Choose Redis® Cluster when:

  • You need the ability to scale both reads and writes.
  • The client application programming language has a battle-tested, well maintained Redis® Cluster client.
  • You can tolerate architectural complexity for additional functionality.

Redis® Sentinel

Pros

  • It provides automatic failover.
  • Acts as a configuration provider for service discovery, clients don't need to be aware of the Redis® topology.

Cons

  • Complex architecture - need to support extra fleet of servers.
  • You need a specialized (Redis® Sentinel aware) client.

Choose Redis® Sentinel when:

  • You need automatic failover, but cannot use a Redis® Cluster.
  • You can tolerate architectural complexity for additional functionality.
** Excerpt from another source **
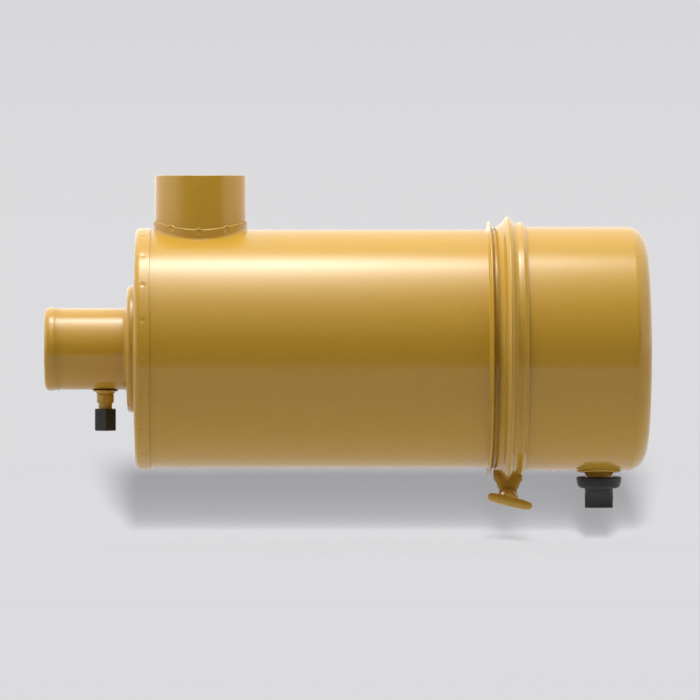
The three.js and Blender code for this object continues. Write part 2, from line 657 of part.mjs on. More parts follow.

If not, stick to primary-replica based architecture.

Proxy Based Solution

Pros

  • You get load balancing, data partitioning with additional benefit of connection management.
  • Don't require specialized client (Cluster or Sentinel aware) - so you can continue to use standalone Redis® client.

Cons

  • Complex architecture - need to support extra fleet of servers.
  • Need to resort to third-party components which is not part of the standard Redis® tooling (like Redis® Cluster or Sentinel).
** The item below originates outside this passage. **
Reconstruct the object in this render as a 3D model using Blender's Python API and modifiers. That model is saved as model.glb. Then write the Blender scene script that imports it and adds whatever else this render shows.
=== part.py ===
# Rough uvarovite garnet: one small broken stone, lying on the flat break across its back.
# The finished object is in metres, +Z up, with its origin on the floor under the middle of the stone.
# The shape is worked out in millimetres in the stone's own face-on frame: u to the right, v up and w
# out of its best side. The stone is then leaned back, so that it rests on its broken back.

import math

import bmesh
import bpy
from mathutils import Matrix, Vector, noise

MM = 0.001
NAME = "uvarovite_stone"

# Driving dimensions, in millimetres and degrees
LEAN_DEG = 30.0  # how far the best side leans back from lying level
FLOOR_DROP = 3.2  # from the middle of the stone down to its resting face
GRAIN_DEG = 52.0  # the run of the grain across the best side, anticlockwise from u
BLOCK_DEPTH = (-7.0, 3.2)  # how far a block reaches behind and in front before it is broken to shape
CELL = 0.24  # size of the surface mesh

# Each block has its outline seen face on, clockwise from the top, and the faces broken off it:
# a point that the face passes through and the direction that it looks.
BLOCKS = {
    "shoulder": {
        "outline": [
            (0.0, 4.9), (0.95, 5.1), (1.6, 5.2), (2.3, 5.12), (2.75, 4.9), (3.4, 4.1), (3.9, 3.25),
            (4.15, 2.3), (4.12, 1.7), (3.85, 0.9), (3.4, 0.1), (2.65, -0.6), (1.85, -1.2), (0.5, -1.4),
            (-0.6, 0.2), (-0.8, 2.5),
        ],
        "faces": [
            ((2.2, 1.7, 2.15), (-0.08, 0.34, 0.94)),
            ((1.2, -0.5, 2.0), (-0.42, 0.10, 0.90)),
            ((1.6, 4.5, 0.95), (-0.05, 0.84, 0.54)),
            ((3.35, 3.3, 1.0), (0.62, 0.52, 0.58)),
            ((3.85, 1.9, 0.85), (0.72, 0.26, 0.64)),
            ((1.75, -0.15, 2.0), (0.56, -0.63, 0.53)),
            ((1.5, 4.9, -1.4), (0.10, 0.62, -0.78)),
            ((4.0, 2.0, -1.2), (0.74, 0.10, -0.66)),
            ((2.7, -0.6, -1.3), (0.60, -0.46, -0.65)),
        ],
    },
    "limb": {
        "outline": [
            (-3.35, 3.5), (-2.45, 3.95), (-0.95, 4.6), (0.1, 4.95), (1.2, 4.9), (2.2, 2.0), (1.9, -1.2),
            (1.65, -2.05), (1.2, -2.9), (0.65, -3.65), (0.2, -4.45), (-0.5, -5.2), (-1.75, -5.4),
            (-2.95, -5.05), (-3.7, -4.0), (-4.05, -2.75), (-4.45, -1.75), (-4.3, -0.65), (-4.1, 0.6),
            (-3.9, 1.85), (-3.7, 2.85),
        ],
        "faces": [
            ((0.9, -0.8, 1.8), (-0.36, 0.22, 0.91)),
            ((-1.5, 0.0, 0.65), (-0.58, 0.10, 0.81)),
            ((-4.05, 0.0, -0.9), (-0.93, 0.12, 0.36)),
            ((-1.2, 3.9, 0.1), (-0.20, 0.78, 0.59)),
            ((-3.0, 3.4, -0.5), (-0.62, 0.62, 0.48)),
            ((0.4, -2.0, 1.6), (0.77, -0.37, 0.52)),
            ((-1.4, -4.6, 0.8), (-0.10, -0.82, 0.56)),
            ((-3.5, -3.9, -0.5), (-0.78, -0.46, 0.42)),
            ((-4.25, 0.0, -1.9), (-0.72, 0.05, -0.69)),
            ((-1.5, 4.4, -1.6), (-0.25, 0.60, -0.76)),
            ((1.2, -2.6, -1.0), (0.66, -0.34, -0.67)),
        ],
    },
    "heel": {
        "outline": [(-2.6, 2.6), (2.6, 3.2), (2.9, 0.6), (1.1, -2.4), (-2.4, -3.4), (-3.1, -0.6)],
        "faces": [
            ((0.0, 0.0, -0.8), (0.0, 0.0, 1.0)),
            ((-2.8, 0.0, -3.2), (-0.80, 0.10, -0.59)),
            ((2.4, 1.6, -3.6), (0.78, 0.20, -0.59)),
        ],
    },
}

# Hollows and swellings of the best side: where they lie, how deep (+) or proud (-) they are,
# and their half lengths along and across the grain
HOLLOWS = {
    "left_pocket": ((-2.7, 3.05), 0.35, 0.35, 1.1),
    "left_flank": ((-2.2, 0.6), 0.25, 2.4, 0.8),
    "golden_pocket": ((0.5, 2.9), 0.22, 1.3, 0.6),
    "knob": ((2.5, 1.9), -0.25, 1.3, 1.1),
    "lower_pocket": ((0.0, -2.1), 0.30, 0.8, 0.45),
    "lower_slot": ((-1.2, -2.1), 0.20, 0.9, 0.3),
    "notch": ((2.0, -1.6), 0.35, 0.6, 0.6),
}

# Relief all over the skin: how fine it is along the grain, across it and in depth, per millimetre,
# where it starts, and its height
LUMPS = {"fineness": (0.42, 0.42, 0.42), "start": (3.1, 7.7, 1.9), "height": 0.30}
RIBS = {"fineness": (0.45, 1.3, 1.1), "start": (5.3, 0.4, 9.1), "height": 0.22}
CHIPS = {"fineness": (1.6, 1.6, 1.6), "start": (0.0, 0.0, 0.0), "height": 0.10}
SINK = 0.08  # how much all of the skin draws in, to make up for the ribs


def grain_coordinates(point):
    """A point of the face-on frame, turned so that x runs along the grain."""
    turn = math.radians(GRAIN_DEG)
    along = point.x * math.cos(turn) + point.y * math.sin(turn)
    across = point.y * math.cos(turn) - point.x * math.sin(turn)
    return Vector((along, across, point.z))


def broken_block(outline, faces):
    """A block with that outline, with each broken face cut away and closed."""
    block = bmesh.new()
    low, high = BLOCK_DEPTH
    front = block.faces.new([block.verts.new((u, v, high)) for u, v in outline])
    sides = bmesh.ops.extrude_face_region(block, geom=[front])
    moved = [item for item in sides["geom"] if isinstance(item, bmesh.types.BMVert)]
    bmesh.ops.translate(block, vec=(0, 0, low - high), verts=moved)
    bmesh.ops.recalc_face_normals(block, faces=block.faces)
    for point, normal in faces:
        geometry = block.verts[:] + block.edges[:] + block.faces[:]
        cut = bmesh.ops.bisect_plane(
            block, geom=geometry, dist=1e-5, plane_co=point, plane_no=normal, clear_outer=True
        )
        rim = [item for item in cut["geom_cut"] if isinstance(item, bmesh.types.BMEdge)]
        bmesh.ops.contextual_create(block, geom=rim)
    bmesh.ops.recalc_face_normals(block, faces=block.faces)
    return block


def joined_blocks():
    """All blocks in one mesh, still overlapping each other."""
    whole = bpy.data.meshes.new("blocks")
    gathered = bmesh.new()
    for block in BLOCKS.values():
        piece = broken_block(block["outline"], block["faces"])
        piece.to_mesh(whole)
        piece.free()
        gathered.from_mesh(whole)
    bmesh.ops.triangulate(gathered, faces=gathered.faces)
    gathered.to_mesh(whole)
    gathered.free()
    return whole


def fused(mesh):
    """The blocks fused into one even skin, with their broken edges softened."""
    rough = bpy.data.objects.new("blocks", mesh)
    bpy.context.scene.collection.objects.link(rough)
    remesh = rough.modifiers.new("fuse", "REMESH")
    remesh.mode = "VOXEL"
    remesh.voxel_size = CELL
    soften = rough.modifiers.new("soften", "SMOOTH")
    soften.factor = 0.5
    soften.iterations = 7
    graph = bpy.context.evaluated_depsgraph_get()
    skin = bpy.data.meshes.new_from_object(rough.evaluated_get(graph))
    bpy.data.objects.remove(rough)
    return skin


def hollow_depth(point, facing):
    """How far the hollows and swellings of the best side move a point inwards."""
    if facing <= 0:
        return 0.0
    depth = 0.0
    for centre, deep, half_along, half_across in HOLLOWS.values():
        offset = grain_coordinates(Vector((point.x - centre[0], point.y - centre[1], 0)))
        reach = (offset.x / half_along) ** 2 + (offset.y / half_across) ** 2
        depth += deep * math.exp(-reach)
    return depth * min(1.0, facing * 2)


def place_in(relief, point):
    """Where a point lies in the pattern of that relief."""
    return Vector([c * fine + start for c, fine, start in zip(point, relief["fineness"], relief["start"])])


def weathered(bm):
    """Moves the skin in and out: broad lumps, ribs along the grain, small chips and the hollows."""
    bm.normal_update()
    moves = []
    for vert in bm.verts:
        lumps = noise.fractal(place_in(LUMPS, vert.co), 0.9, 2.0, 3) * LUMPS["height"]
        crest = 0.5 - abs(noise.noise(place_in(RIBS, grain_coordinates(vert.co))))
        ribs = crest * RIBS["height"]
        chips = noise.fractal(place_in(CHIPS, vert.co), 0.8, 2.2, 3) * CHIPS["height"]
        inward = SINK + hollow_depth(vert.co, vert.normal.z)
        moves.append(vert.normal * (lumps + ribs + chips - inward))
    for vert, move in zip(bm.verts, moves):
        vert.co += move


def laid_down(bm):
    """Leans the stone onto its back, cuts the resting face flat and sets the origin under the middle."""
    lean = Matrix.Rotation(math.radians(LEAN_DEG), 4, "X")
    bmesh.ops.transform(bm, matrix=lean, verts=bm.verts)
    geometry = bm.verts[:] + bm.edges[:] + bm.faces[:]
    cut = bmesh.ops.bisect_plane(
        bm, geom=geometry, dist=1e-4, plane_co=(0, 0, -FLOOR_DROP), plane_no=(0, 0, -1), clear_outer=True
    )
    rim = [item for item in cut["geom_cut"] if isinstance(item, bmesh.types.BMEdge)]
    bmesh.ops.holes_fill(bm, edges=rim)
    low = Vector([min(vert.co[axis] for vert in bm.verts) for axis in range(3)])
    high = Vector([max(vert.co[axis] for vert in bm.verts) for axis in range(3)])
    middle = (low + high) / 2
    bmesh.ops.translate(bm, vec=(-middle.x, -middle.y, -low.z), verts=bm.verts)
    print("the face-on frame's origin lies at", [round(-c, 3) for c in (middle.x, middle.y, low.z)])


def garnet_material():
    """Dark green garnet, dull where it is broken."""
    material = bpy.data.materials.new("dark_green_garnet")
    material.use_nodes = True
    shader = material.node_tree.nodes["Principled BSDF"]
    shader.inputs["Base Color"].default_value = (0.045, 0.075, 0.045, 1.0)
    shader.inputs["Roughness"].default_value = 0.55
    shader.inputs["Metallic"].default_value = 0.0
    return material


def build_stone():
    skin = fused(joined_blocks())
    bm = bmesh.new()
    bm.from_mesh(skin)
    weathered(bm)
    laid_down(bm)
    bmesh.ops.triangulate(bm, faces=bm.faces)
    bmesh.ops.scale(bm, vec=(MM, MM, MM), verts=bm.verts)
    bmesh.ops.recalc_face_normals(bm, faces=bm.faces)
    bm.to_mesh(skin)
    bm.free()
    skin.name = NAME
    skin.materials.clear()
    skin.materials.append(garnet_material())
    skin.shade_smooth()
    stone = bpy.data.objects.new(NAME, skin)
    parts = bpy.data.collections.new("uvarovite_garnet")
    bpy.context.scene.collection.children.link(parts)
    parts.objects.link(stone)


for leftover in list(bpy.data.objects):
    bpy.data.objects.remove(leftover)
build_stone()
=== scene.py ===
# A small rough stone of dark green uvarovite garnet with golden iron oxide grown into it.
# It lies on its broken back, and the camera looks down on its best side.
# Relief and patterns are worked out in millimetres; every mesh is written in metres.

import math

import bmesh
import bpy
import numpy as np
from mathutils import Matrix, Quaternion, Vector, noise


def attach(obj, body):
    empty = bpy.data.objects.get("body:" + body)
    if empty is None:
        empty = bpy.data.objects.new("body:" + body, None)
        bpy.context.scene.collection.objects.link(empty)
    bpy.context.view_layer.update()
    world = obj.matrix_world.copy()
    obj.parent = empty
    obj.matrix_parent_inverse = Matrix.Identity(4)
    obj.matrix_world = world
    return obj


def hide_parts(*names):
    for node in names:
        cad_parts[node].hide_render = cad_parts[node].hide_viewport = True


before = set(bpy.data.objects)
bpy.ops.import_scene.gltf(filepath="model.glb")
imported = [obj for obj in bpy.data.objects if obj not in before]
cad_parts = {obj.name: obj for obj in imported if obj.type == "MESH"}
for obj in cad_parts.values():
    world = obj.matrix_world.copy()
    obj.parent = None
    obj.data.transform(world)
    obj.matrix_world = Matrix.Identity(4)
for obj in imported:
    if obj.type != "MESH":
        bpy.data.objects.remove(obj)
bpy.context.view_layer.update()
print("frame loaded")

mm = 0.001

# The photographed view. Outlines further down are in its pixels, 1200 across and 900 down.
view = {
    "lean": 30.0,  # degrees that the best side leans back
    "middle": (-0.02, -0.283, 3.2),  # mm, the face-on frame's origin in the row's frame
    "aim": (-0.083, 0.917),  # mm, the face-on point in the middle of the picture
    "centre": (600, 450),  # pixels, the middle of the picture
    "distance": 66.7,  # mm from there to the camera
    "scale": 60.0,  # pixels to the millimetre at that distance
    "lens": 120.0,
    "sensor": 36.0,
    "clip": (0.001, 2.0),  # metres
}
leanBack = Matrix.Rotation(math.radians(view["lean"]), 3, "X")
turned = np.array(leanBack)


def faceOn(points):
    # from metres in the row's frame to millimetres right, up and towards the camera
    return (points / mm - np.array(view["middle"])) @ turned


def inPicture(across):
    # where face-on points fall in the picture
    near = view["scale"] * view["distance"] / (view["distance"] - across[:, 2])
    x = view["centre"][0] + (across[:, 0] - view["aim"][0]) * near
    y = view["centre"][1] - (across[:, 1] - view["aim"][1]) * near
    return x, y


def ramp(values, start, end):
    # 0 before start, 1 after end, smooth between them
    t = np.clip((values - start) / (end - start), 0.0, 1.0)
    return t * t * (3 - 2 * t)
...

Choose the Proxy based solution when:

  • You are using Redis® as a cache and don't need automatic failover.
  • You want to enhance your Primary-Replica setup, but don't want to use Redis® Cluster or Sentinel.

Conclusion

In this article, you have covered different high-availability architectures for Redis®. All these solutions are powerful but need significant investment when it comes to set up and maintenance. This can be mitigated by adopting managed solutions like Vultr Managed Databases for Caching, which offer automated high-availability mechanisms, and reduce operational overhead by handling tasks such as tuning configurations, updates, and patching.